I think the concept of communication as a core element can help me. By focusing on communicative action of people and their societies, we’re talking really about an open system. An open system is a black box that itself changes its internal organization as a response to changes in its environment. When these changes in turn have an effect on the environment, a positive feedback loop is established.

To answer the question in the title, Luhmann can partly help me. By seeing the society as Luhmann states it as the environment, it helps me to give direction to cope with self-organization. It helps to see the communicative actions of people and their changing environment as an open system, which reinforce and influence each other. I think I have to focus more on this reinforcement or influence. Basically this is a continuously ongoing negotiation of meaning. Negotiation of meaning is based on the tension (or duality) between reification and participation (Wenger). That makes things less abstract because it enables me to take the context of this research into account. Probably more about the negotiation of meaning in the next post.

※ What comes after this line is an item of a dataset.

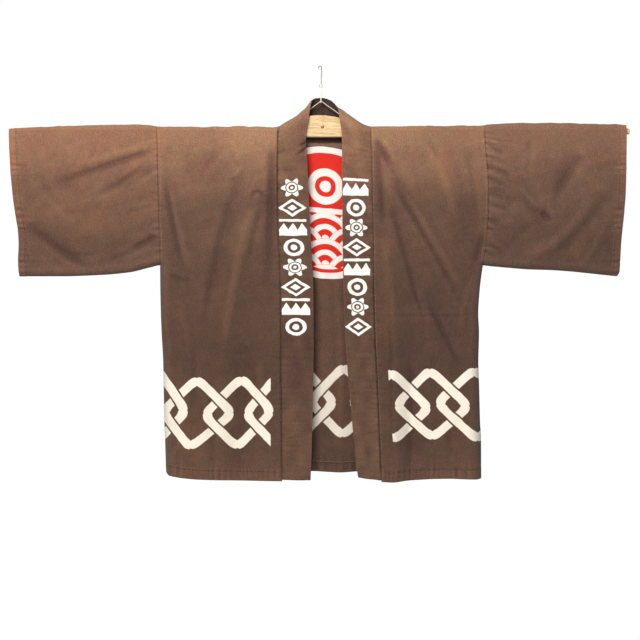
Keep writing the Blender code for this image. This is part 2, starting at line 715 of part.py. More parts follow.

¹) This model of autopoiesis (Maturana and Varela) covers the complete spectrum of living systems – from the smallest organisms and animals through to communities such as social insects right through to advanced human societies.

Measuring self-organization

Posted in self-organization by Bas Reus on August 3, 2009

Talking about self-organization is very often very theoretical. Many existing theories are interesting and are necessary to understand self-organization, for example stigmergy, autopoiesis, the rules of engagement (Wenger), empowerment, swarm intelligence, collaboration and so on. But what is also needed is to find modes or levels of self-organization (thanks Tim). That is more difficult to find out. It is difficult because self-organization is an emergent process, it is very difficult to influence the dynamics of the system or to plan things a priori. What perhaps is possible is to predict certain behavior, but that has its limitations.

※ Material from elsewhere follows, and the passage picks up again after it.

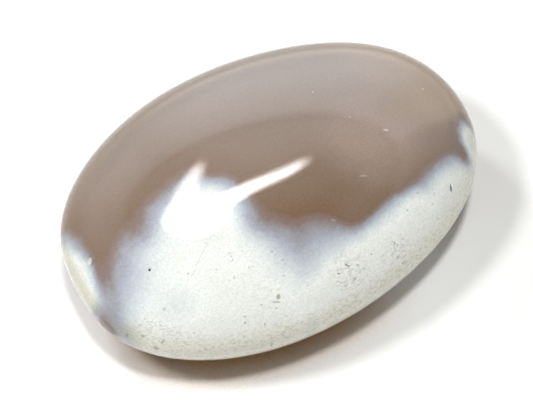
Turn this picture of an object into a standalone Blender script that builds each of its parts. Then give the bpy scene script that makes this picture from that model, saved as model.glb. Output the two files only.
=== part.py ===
"""Orca agate palm stone: one polished pebble of banded chalcedony, worn and ground to an oval cushion.

Frame: metres, +X along the stone's long axis towards its fuller end, +Z up.
The origin is at the bottom, under the middle of the stone's bounding box.
"""

import math

import bmesh
import bpy

# Size of the stone
HALF_LENGTH = 0.0325
WIDTH_RATIO = 0.703
TOP_RISE = 0.0126
BOTTOM_DROP = 0.0126
FOOT_CUT = 0.0002

# Character of the oval seen from above
PLAN_POWER = 2.13
END_TAPER = 0.178
PLAN_SKEW = 0.0545
THREE_LOBED = 0.0587

# Character of the cushion seen from the side
SIDE_POWER = 2.4
CROWN_POWER = 1.9

# Fineness of the faceted surface
AROUND = 96
CROWN_RINGS = 18
UNDERSIDE_RINGS = 16

# Look of the stone as one plain material
STONE_COLOUR = (0.335, 0.290, 0.250, 1.0)
STONE_ROUGHNESS = 0.12


def signed_power(value, power):
    """Power of a number that keeps the number's sign."""
    return math.copysign(abs(value) ** power, value)


def plan_point(turn, reach):
    """Point of the stone's plan at one turn angle, where reach runs from 0 at the pole to 1 at the girdle."""
    along = signed_power(math.cos(turn), 2.0 / PLAN_POWER)
    across = signed_power(math.sin(turn), 2.0 / PLAN_POWER)
    bearing = math.atan2(across, along)
    lobe = 1.0 + THREE_LOBED * math.cos(3.0 * bearing)
    x_part = reach * along * lobe
    y_part = reach * across * lobe * WIDTH_RATIO
    y_part = y_part * (1.0 + END_TAPER * x_part)
    x_part = x_part + PLAN_SKEW * y_part
    return HALF_LENGTH * x_part, HALF_LENGTH * y_part


def girdle_middle():
    """Middle of the plan's bounding box, so that the finished stone can be centred over the origin."""
    rim = [plan_point(2.0 * math.pi * step / AROUND, 1.0) for step in range(AROUND)]
    x_values = [point[0] for point in rim]
    y_values = [point[1] for point in rim]
    return (min(x_values) + max(x_values)) / 2.0, (min(y_values) + max(y_values)) / 2.0


def ring_levels():
    """Reach and height of each ring, from just below the pole down to the rim of the resting flat."""
    levels = []
    for step in range(1, CROWN_RINGS + 1):
        slope = 0.5 * math.pi * step / CROWN_RINGS
        reach = math.sin(slope) ** (2.0 / SIDE_POWER)
        # The cosine of a quarter turn is a rounding error away from zero, so it is held at zero.
        height = TOP_RISE * max(0.0, math.cos(slope)) ** (2.0 / CROWN_POWER)
        levels.append((reach, height))
    foot_share = (BOTTOM_DROP - FOOT_CUT) / BOTTOM_DROP
    foot_slope = math.acos(foot_share ** (CROWN_POWER / 2.0))
    for step in range(1, UNDERSIDE_RINGS + 1):
        slope = 0.5 * math.pi + (foot_slope - 0.5 * math.pi) * step / UNDERSIDE_RINGS
        reach = math.sin(slope) ** (2.0 / SIDE_POWER)
        height = -BOTTOM_DROP * math.cos(slope) ** (2.0 / CROWN_POWER)
        levels.append((reach, height))
    return levels


def stone_mesh():
    """One closed skin: a fan at the pole, rings down over the girdle, and a small flat at the bottom."""
    mesh = bmesh.new()
    middle_x, middle_y = girdle_middle()
    lift = BOTTOM_DROP - FOOT_CUT
    pole = mesh.verts.new((-middle_x, -middle_y, TOP_RISE + lift))
    rings = []
    for reach, height in ring_levels():
        ring = []
        for step in range(AROUND):
            x, y = plan_point(2.0 * math.pi * step / AROUND, reach)
            ring.append(mesh.verts.new((x - middle_x, y - middle_y, height + lift)))
        rings.append(ring)
    for step in range(AROUND):
        mesh.faces.new((pole, rings[0][step], rings[0][(step + 1) % AROUND]))
    for upper, lower in zip(rings, rings[1:]):
        for step in range(AROUND):
            after = (step + 1) % AROUND
            mesh.faces.new((upper[step], lower[step], lower[after]))
            mesh.faces.new((upper[step], lower[after], upper[after]))
    mesh.faces.new(list(reversed(rings[-1])))
    return mesh


def stone_material():
    """Glossy taupe chalcedony, as one even colour."""
    material = bpy.data.materials.new("agate")
    material.use_nodes = True
    shader = material.node_tree.nodes["Principled BSDF"]
    shader.inputs["Base Color"].default_value = STONE_COLOUR
    shader.inputs["Roughness"].default_value = STONE_ROUGHNESS
    shader.inputs["Metallic"].default_value = 0.0
    material.diffuse_color = STONE_COLOUR
    return material


def build():
    """Clear the scene and place the stone."""
    for item in list(bpy.data.objects):
        bpy.data.objects.remove(item, do_unlink=True)
    mesh = stone_mesh()
    data = bpy.data.meshes.new("palm_stone")
    mesh.to_mesh(data)
    mesh.free()
    data.materials.append(stone_material())
    for face in data.polygons:
        face.use_smooth = len(face.vertices) == 3
    stone = bpy.data.objects.new("palm_stone", data)
    bpy.context.scene.collection.objects.link(stone)


build()
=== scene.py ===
# %% [markdown]
# # An orca agate palm stone
#
# The object is one pebble of banded chalcedony, ground to an oval cushion and polished until it shines.
# Most of it is taupe and slightly see-through. Along one side the stone turns opaque white, and a thin
# lavender-grey fringe lies between the two, where the white is thinly buried.
#
# The lesson has five steps: the form, the small natural faults, the finish, the table and the light,
# and the camera. The solid model gives the size, and everything here is fitted to it.

# %% Load the solid model
import math

import bmesh
import bpy
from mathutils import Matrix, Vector
from mathutils.bvhtree import BVHTree
from mathutils.interpolate import poly_3d_calc


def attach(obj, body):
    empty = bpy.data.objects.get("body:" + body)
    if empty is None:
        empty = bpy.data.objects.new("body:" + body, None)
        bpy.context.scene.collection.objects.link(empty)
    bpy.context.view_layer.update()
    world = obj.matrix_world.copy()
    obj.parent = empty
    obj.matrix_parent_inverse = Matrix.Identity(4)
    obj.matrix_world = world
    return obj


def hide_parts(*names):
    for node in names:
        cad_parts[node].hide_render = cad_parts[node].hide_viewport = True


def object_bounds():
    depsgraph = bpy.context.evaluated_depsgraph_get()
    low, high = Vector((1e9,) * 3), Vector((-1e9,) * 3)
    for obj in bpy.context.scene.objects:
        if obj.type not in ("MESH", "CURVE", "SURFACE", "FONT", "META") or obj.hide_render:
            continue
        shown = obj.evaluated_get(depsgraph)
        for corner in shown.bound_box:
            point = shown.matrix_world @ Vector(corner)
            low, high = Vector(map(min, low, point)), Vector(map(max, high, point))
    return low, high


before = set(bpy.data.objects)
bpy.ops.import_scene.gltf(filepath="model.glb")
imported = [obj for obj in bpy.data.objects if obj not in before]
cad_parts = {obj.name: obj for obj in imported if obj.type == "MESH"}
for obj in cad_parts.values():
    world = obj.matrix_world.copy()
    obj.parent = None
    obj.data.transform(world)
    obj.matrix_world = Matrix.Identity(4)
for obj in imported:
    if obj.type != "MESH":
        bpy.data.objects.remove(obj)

solid_low, solid_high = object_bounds()
MM = 0.001
stone_size = solid_high - solid_low
print("solid stone, mm:", [round(side / MM, 2) for side in stone_size])

# %% [markdown]
# ## Writing node trees as sums
#
# A form or a finish that follows a rule needs many small nodes. Placing them one by one hides the rule,
# so a small class wraps a socket and answers to plus, minus, times and the rest. An expression then
# reads like the rule itself and leaves its nodes behind. One method adds any other kind of node.
# The same two classes serve the form, which is a geometry tree, and the finish, which is a shader tree.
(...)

erm0811_fig2What can be said about human behavior is that they tend to follow some trends. That can be seen with buying products, listening to certain kinds of music, living lifestyles or following political thoughts. These behaviors can be classified as social. The same can be said about self-organization. It is an emergent process, but an emergent social process as well. Perhaps the only factor to apply with these processes is to influence human behavior. For example, if some people tend to buy certain products, other people can be influenced by that behavior and buy the same. This phenomenon is also known as positive feedback. If enough people believe that something is true, their behavior makes it true, and observations of their behavior in turn increase belief. I think the current predominant public opinion about the various crises is a good example.

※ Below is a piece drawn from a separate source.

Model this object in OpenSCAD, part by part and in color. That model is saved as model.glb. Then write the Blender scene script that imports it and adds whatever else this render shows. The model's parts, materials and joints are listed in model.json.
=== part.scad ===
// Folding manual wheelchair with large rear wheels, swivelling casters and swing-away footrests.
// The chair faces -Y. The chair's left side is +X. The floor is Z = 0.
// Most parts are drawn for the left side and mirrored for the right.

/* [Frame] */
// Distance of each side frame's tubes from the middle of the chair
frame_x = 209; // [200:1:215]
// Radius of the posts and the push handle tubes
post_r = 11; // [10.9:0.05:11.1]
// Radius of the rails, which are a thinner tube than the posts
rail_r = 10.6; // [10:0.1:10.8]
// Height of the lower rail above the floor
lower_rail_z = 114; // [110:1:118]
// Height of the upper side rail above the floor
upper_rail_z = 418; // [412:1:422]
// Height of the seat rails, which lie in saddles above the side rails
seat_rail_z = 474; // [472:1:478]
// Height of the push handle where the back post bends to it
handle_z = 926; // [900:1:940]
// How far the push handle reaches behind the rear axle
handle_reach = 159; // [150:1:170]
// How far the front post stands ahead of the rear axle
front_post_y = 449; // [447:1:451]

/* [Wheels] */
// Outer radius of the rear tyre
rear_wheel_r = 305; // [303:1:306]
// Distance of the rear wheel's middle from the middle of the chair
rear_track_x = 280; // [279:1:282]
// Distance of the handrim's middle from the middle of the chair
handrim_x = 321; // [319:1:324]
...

But the problem remains. How can an increase in organization be measured if there are no outside forces? Should it be measured from the inside instead? Measuring an emergent process can perhaps only be done while it is happening, in real-time. If that is true, monitoring of processes is extremely important. So while monitoring, what can be considered important to monitor? Social interactions between individuals is  probably where to begin with. Where the system does not have direct influence on behavior, individual behavior does. People respond to behavior of others, where the behavior of all people is not controlled by outside forces, by the system so to say, but by themselves. Autopoiesis and the systems theory of Niklas Luhmann can point me in some right directions here probably.

Interactions between people can have various reasons to occur. Not too long ago I read that the majority of communication between people is gossip. But when measuring self-organization in online collaborative spaces, people do have a shared practice. I think that gossip plays a less important (but not one to underestimate) role here. I think I will follow Tim’s tips and have a look at Wenger again. Luckily, he’s sharing the same practice at the moment by writing down a great summary of the communities of practice theory. That can point me to the right directions perhaps.